>>>>

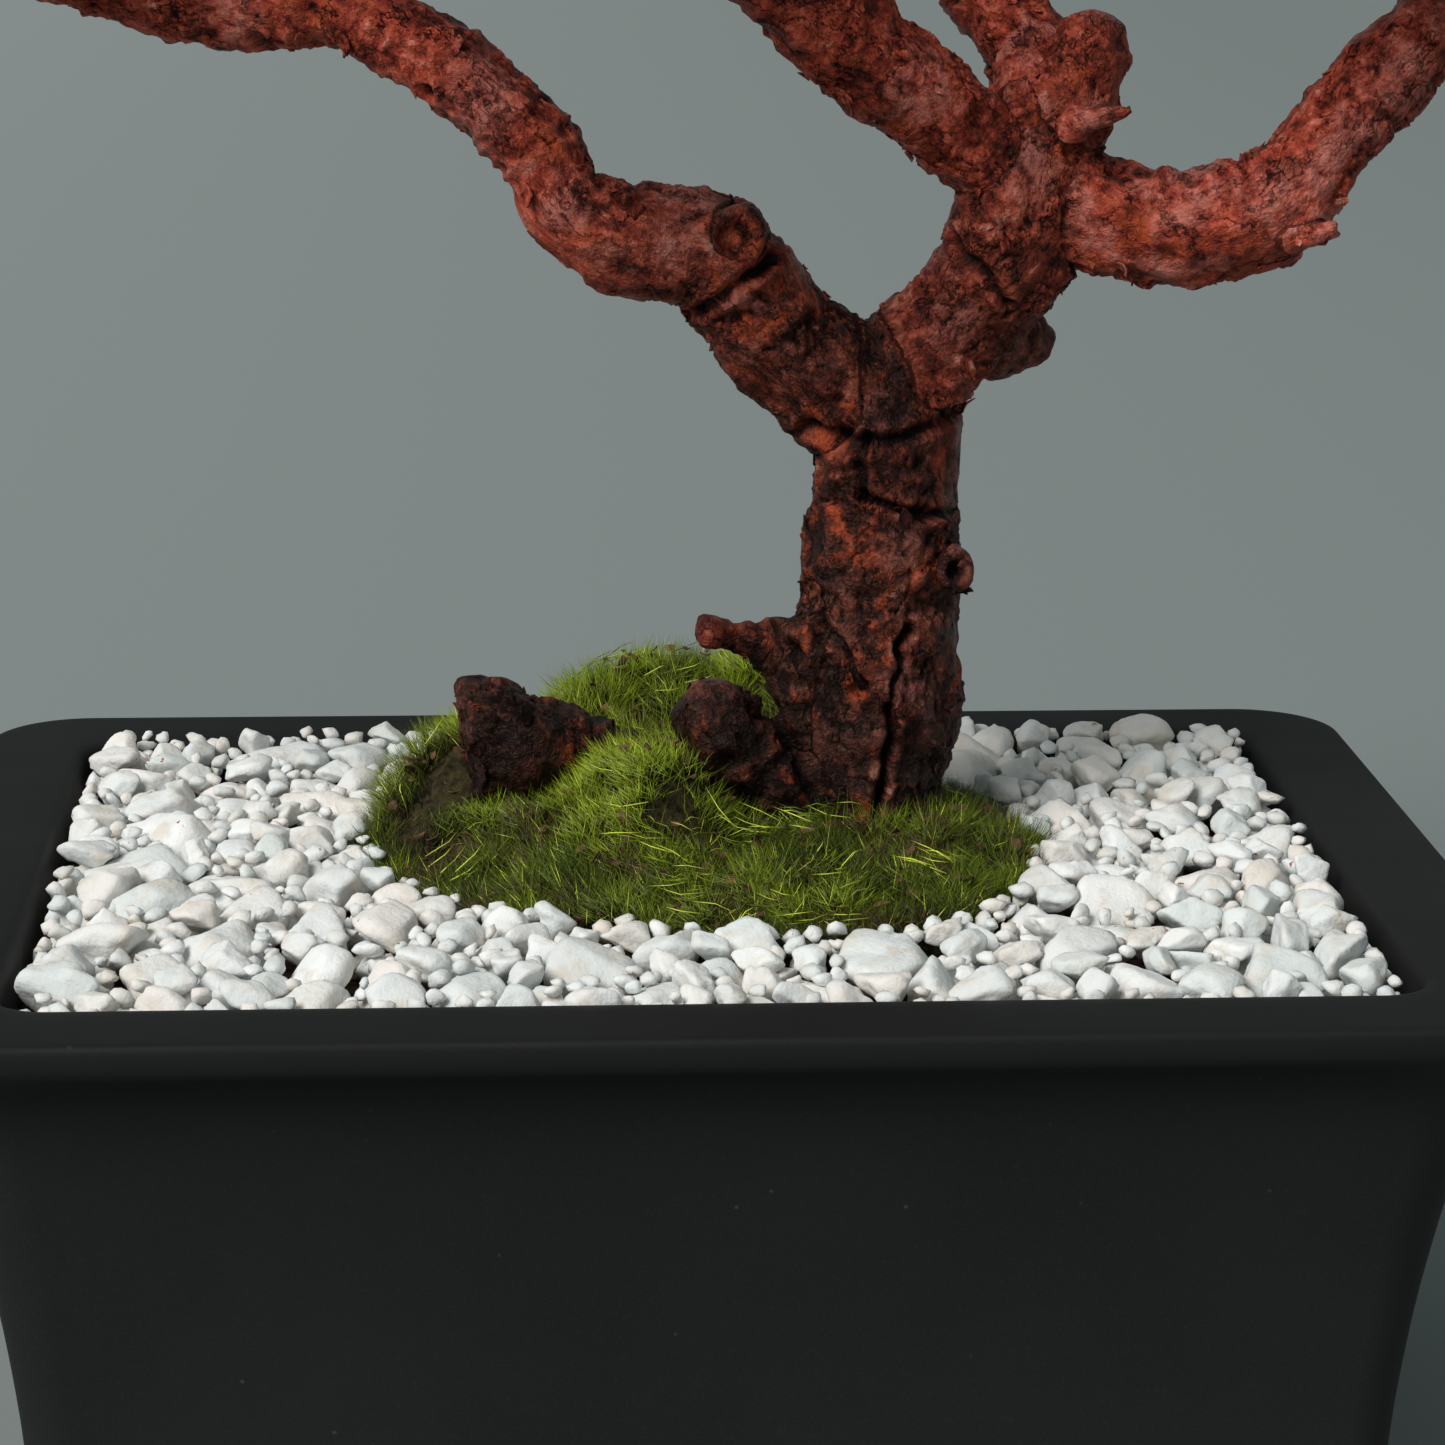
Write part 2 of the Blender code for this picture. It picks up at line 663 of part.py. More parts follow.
def make_moss(collection, cutters, wood):
    """The moss cushion: mounds with tufts standing from them, cut clear of the wood."""
    draw = random.Random(SEED + 1)
    outline = moss_outline()
    middle = Vector(MOSS_CENTRE)
    mesh = bmesh.new()
    foot = [mesh.verts.new((*point, SOIL_TOP + GAP)) for point in outline]
    mesh.faces.new(list(reversed(foot)))
    last = foot
    top_faces = []
    for share in reversed(MOSS_RINGS):
        row = []
        for point in outline:
            place = middle + (point - middle) * share
            row.append(mesh.verts.new((*place, moss_height(*place, share))))
        for i in range(MOSS_SEGMENTS):
            j = (i + 1) % MOSS_SEGMENTS
            face = mesh.faces.new((last[i], last[j], row[j], row[i]))
            if share < MOSS_BARE_EDGE:
                top_faces.append(face)
        last = row
    peak = mesh.verts.new((*middle, moss_height(*middle, 0)))
    for i in range(MOSS_SEGMENTS):
        mesh.faces.new((last[i], last[(i + 1) % MOSS_SEGMENTS], peak))
    split = bmesh.ops.triangulate(mesh, faces=top_faces)["faces"]
    for face in split:
        if draw.random() < MOSS_TUFT_SHARE and face.calc_area() > MOSS_LEAST_FACE:
            lean = Vector((draw.uniform(-1, 1), draw.uniform(-1, 1), 0)) * MOSS_TUFT_LEAN
            lean.z = MOSS_TUFT_LIFT
            tip = (face.normal + lean).normalized() * draw.uniform(*MOSS_TUFT)
            tip += face.calc_center_median()
            bmesh.ops.poke(mesh, faces=[face])["verts"][0].co = tip
    moss = add_object("moss_cushion", mesh, collection, material("moss", (0.10, 0.19, 0.018), 0.9))
    moss.data.transform(on_ground())
    swollen = as_cutter(add_object("wood_clearance_cutter", wood.data.copy(), cutters))
    swell = swollen.modifiers.new("Clearance", "DISPLACE")
    swell.strength = MOSS_WOOD_GAP
    swell.mid_level = 0.0
    apply_modifiers(swollen)
    boolean(moss, "DIFFERENCE", swollen)
    keep_largest(moss)
    return moss


def limb_line(name):
    """A limb's middle line: (place, radius) in metres, evenly read from a smooth curve."""
    points = [Vector(point) * MM for point in LIMBS_MM[name]]
    line = []
    last = len(points) - 1
    for i in range(last):
        near = [points[max(0, min(last, i + k))] for k in (-1, 0, 1, 2)]
        line += [between(*near, step / LIMB_STEPS) for step in range(LIMB_STEPS)]
    line.append(points[-1])
    return [(point.to_3d(), point.w) for point in line]


def limb_end(name):
    """The place, direction and radius of a limb's trimmed end."""
    line = limb_line(name)
    return line[-1][0], (line[-1][0] - line[-3][0]).normalized(), line[-1][1]


def tube(name, line, collection, roundness):
    """A round tube along a line of (place, radius), as a mesh with welded caps."""
    curve = bpy.data.curves.new(name, "CURVE")
    curve.dimensions = "3D"
    curve.bevel_depth = 1.0
    curve.bevel_resolution = roundness
    curve.use_fill_caps = True
    spline = curve.splines.new("POLY")
    spline.points.add(len(line) - 1)
    for point, (place, radius) in zip(spline.points, line):
        point.co = (*place, 1.0)
        point.radius = radius
    guide = bpy.data.objects.new(name, curve)
    collection.objects.link(guide)
    bpy.context.view_layer.update()
    graph = bpy.context.evaluated_depsgraph_get()
    mesh = bpy.data.meshes.new_from_object(guide.evaluated_get(graph))
    bpy.data.objects.remove(guide, do_unlink=True)
    solid = bmesh.new()
    solid.from_mesh(mesh)
    bpy.data.meshes.remove(mesh)
    bmesh.ops.remove_doubles(solid, verts=solid.verts, dist=0.01 * MM)
    bmesh.ops.recalc_face_normals(solid, faces=solid.faces)
    return solid


def wood_samples():
    """A search tree over every limb's middle line, with each sample's radius."""
    samples = []
    for name in LIMBS_MM:
        line = limb_line(name)
        for (a, radius_a), (b, radius_b) in zip(line, line[1:]):
            steps = max(1, round((b - a).length / MM))
            for step in range(steps):
                t = step / steps
                samples.append((a.lerp(b, t), radius_a + (radius_b - radius_a) * t))
        samples.append(line[-1])
    tree = kdtree.KDTree(len(samples))
    for i, (place, _) in enumerate(samples):
        tree.insert(place, i)
    tree.balance()
    return tree, [radius for _, radius in samples]


def make_wood(collection, cutters, samples):
    """Trunk, limbs, roots and stubs, grown together as one solid with lumpy bark."""
    tree, radii = samples
    trimmed = {pad[0] for pad in PADS_MM.values()}
    whole = bmesh.new()
    for name in LIMBS_MM:
        line = limb_line(name)
        if name in trimmed:
            place, direction, radius = limb_end(name)
            line.append((place + direction * 2 * radius, radius))
        piece = bpy.data.meshes.new(name)
        solid = tube(name, line, cutters, LIMB_ROUND)
        solid.to_mesh(piece)
        solid.free()
        whole.from_mesh(piece)
        bpy.data.meshes.remove(piece)
    finish = material("pine_bark", (0.13, 0.045, 0.03), 0.8)
    wood = add_object("tree_wood", whole, collection)
    remesh = wood.modifiers.new("Grown together", "REMESH")
    remesh.mode = "VOXEL"
    remesh.voxel_size = WOOD_VOXEL
    apply_modifiers(wood)
    mesh = wood.data
    for vert in mesh.vertices:
        near, index, _ = tree.find(vert.co)
        radius = radii[index]
        fade = min(1.0, max(0.0, (vert.co.z - SOIL_LINE) / BARK_LUMP))
        lump = noise.noise(vert.co / BARK_LUMP) + noise.noise(vert.co * 2 / BARK_LUMP) / 2
        vert.co += (vert.co - near).normalized() * lump * BARK_SHARE * radius * fade
    thin = wood.modifiers.new("Few faces", "DECIMATE")
    thin.ratio = WOOD_TRIANGLES / (2 * len(mesh.polygons))
    thin.use_collapse_triangulate = True
    apply_modifiers(wood)
    for name in sorted(trimmed):
        place, direction, _ = limb_end(name)
        end = place + direction * TRIM_LENGTH
        beyond = cone(place, end, TRIM_RADIUS, TRIM_RADIUS, ROUND_SIDES)
        boolean(wood, "DIFFERENCE", as_cutter(add_object("trim_cutter", beyond, cutters)))
    keep_largest(wood)
    wood.data.materials.clear()
    wood.data.materials.append(finish)
    return wood


def pad_walls(name):
    """The planes half way to each other pad, as (point, normal pointing away)."""
    middle = Vector(PADS_MM[name][1]) * MM
    walls = []
    for other, (_, place, _, _) in PADS_MM.items():
        if other != name:
            away = Vector(place) * MM - middle
            walls.append((middle + away / 2, away.normalized()))
    return walls


def held_back(point, walls, clear):
    """A point moved back behind each wall, if it is beyond one."""
    for place, normal in walls:
        over = (point - place).dot(normal) + clear
        if over > 0:
            point = point - normal * over
    return point


def shoot_places(name):
    """Each shoot of a pad as (tip of its bud, direction it points)."""
    _, middle, reach, count = PADS_MM[name]
    middle = Vector(middle) * MM
    walls = pad_walls(name)
    places = []
    for k in range(count):
        share = 0.0 if k == 0 else 1 - RING_STAGGER * (k % 2)
        angle = math.tau * k / (count - 1) + middle.x / MM
        flat = Vector((math.cos(angle), math.sin(angle), 0)) * share
        place = middle + flat * reach * MM + Vector((0, 0, PAD_DOME * (1 - share)))
        lift = SHOOT_LIFT_MIDDLE + share * (SHOOT_LIFT_RIM - SHOOT_LIFT_MIDDLE)
        direction = (flat + Vector((0, 0, lift))).normalized()
        places.append((held_back(place, walls, BUD_CLEAR), direction))
    return places


def clear_of_wood(start, end, samples):
    """Whether a straight needle stays off every limb."""
    tree, radii = samples
    for step in range(1, 8):
        place = start.lerp(end, step / 7)
        near, index, away = tree.find(place)
        if away < radii[index] * (1 + 2 * BARK_SHARE) + NEEDLE_CLEAR:
            return False
    return True


def apart(a, b, c, d):
    """The distance between two straight pieces, a to b and c to d."""
    u, v, w = b - a, d - c, a - c
    uu, uv, vv = u.dot(u), u.dot(v), v.dot(v)
    uw, vw = u.dot(w), v.dot(w)
    cross = uu * vv - uv * uv
    s = min(1.0, max(0.0, (uv * vw - vv * uw) / cross)) if cross > 1e-18 else 0.0
    t = min(1.0, max(0.0, (uv * s + vw) / vv))
    s = min(1.0, max(0.0, (uv * t - uw) / uu))
    return (w + u * s - v * t).length


def clear_of_needles(start, end, own, others, twigs):
    """Whether a needle stays off its own bud's needles, the other buds' and the twigs."""
    for a, b in own:
        if apart(start.lerp(end, NEEDLE_ROOT), end, a.lerp(b, NEEDLE_ROOT), b) < OWN_CLEAR:
            return False
    for a, b in others:
        if apart(start, end, a, b) < OTHER_CLEAR:
            return False
    return all(apart(start, end, a, b) > TWIG_CLEAR for a, b in twigs)


def needled_bud(draw, place, direction, walls, samples, others, twigs):
    """A slim bud whose faces are drawn out into three-sided needles."""
    mesh = bmesh.new()
    bmesh.ops.create_icosphere(mesh, subdivisions=2, radius=1.0)
    heel = [vert for vert in mesh.verts if vert.co.z < BUD_HEEL]
    bmesh.ops.pointmerge(mesh, verts=heel, merge_co=(0, 0, -1))
    turn = direction.to_track_quat("Z", "Y").to_matrix() @ Matrix.Rotation(draw.uniform(0, math.tau), 3, "Z")
    ready = []
    for face in mesh.faces:
        outward = face.calc_center_median().normalized()
        if outward.z > 0 and draw.random() < NEEDLE_SHARE:
            ready.append((face, outward))
    size = Vector((BUD_RADIUS, BUD_RADIUS, BUD_HALF_LENGTH))
    for vert in mesh.verts:
        vert.co = place + turn @ Vector(a * b for a, b in zip(vert.co, size))
    own = []
    for face, outward in ready:
        middle = face.calc_center_median()
        for _ in range(NEEDLE_TRIES):
            aim = turn @ (outward + Vector((0, 0, BUD_RAISE)))
            aim += Vector(draw.uniform(-1, 1) for _ in range(3)) * NEEDLE_SPREAD
            aim.normalize()
            length = draw.uniform(*NEEDLE_LENGTH)
            for _ in range(4):
                tip = held_back(middle + aim * length, walls, PAD_CLEAR)
                aim = (tip - middle).normalized()
            if aim.z < NEEDLE_DROOP or aim.dot(turn @ outward) < NEEDLE_RISE:
                continue
            if not clear_of_wood(middle, tip, samples):
                continue
            if clear_of_needles(middle, tip, own, others, twigs):
                own.append((middle, tip))
                bmesh.ops.poke(mesh, faces=[face])["verts"][0].co = tip
                break
    return mesh, own


def make_spray(name, collection, cutters, finish, samples):
    """One pad of the crown: a slim forked twig with a needled bud on each shoot."""
    draw = random.Random(f"{SEED} {name}")
    limb, middle, _, _ = PADS_MM[name]
    end, direction, radius = limb_end(limb)
    start = end + direction * GAP
    hub = Vector(middle) * MM - Vector((0, 0, PAD_DOME / 2))
    stem = [(start, radius), (start + direction * STEM_STRAIGHT, radius), (hub, STEM_RADIUS)]
    pieces = [add_object("stem", tube("stem", stem, cutters, STEM_ROUND), cutters)]
    knuckle = bmesh.new()
    turn = Matrix.Translation(hub) @ Matrix.Rotation(draw.uniform(0, math.tau), 4, "X")
    bmesh.ops.create_icosphere(knuckle, subdivisions=1, radius=KNUCKLE_RADIUS, matrix=turn)
    pieces.append(add_object("knuckle", knuckle, cutters))
    walls = pad_walls(name)
    shoots = shoot_places(name)
    others = []
    for place, aim in shoots:
        twigs = []
        for tip, turn in shoots:
            if tip != place:
                half = turn * BUD_HALF_LENGTH
                twigs += [(hub, tip - half), (tip - half, tip + half)]
        along = (place - hub).normalized()
        root = hub + along * SHOOT_ROOT
        twigs.append((root, place - along * SHOOT_BARE))
        shoot = [(root, SHOOT_RADIUS), (place, SHOOT_TIP_RADIUS)]
        pieces.append(add_object("shoot", tube("shoot", shoot, cutters, SHOOT_ROUND), cutters))
        bud, grown = needled_bud(draw, place, aim, walls, samples, others, twigs)
        others += grown
        pieces.append(add_object("bud", bud, cutters))
    return join_all(name, pieces, cutters, collection, finish)


clear_scene()
parts = new_collection("black_pine_bonsai")
helpers = new_collection("cutters")
make_pot(parts, helpers)
screen_plastic = material("black_plastic", (0.02, 0.02, 0.02), 0.6)
make_screen(-1, "drain_screen_left", parts, screen_plastic)
make_screen(1, "drain_screen_right", parts, screen_plastic)
make_soil(parts, helpers)
make_gravel(parts, helpers)
limb_samples = wood_samples()
tree_wood = make_wood(parts, helpers, limb_samples)
tree_wood.data.transform(planted())
make_moss(parts, helpers, tree_wood)
needles = material("pine_needles", (0.030, 0.085, 0.022), 0.55)
for spray in PADS_MM:
    pad = make_spray(spray, parts, helpers, needles, limb_samples)
    pad.data.transform(planted())
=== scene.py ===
import math
from itertools import product as pairings

import bmesh
import bpy
import numpy as np
from mathutils import Matrix, Vector, kdtree


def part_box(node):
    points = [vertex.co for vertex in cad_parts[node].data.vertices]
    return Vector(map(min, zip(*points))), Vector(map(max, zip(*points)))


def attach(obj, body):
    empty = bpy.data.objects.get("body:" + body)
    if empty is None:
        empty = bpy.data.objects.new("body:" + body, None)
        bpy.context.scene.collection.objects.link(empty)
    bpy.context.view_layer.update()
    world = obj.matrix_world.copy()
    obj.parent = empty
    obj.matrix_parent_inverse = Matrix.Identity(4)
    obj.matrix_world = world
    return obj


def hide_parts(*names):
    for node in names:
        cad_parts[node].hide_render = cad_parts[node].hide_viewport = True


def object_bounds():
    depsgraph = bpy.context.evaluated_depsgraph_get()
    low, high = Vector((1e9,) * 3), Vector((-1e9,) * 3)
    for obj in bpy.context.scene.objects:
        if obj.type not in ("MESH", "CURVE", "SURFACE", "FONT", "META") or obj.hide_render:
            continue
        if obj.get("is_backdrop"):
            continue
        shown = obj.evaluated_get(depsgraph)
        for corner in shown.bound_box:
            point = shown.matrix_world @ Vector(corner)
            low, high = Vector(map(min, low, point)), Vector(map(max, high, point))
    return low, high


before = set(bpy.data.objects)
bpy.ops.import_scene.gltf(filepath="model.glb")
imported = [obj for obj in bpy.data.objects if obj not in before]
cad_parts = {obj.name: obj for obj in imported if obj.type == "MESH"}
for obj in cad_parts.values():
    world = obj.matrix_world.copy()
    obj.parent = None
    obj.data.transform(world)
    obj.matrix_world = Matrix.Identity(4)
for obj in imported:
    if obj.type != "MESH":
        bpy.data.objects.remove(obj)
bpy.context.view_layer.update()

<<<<

Your instructions: Extract the lines from the line with "clear_scene()" through the line with "for node in". Keep both of those lines, copy everything exactly, and add nothing.

Exercise solution:
clear_scene()
parts = new_collection("black_pine_bonsai")
helpers = new_collection("cutters")
make_pot(parts, helpers)
screen_plastic = material("black_plastic", (0.02, 0.02, 0.02), 0.6)
make_screen(-1, "drain_screen_left", parts, screen_plastic)
make_screen(1, "drain_screen_right", parts, screen_plastic)
make_soil(parts, helpers)
make_gravel(parts, helpers)
limb_samples = wood_samples()
tree_wood = make_wood(parts, helpers, limb_samples)
tree_wood.data.transform(planted())
make_moss(parts, helpers, tree_wood)
needles = material("pine_needles", (0.030, 0.085, 0.022), 0.55)
for spray in PADS_MM:
    pad = make_spray(spray, parts, helpers, needles, limb_samples)
    pad.data.transform(planted())
=== scene.py ===
import math
from itertools import product as pairings

import bmesh
import bpy
import numpy as np
from mathutils import Matrix, Vector, kdtree


def part_box(node):
    points = [vertex.co for vertex in cad_parts[node].data.vertices]
    return Vector(map(min, zip(*points))), Vector(map(max, zip(*points)))


def attach(obj, body):
    empty = bpy.data.objects.get("body:" + body)
    if empty is None:
        empty = bpy.data.objects.new("body:" + body, None)
        bpy.context.scene.collection.objects.link(empty)
    bpy.context.view_layer.update()
    world = obj.matrix_world.copy()
    obj.parent = empty
    obj.matrix_parent_inverse = Matrix.Identity(4)
    obj.matrix_world = world
    return obj


def hide_parts(*names):
    for node in names:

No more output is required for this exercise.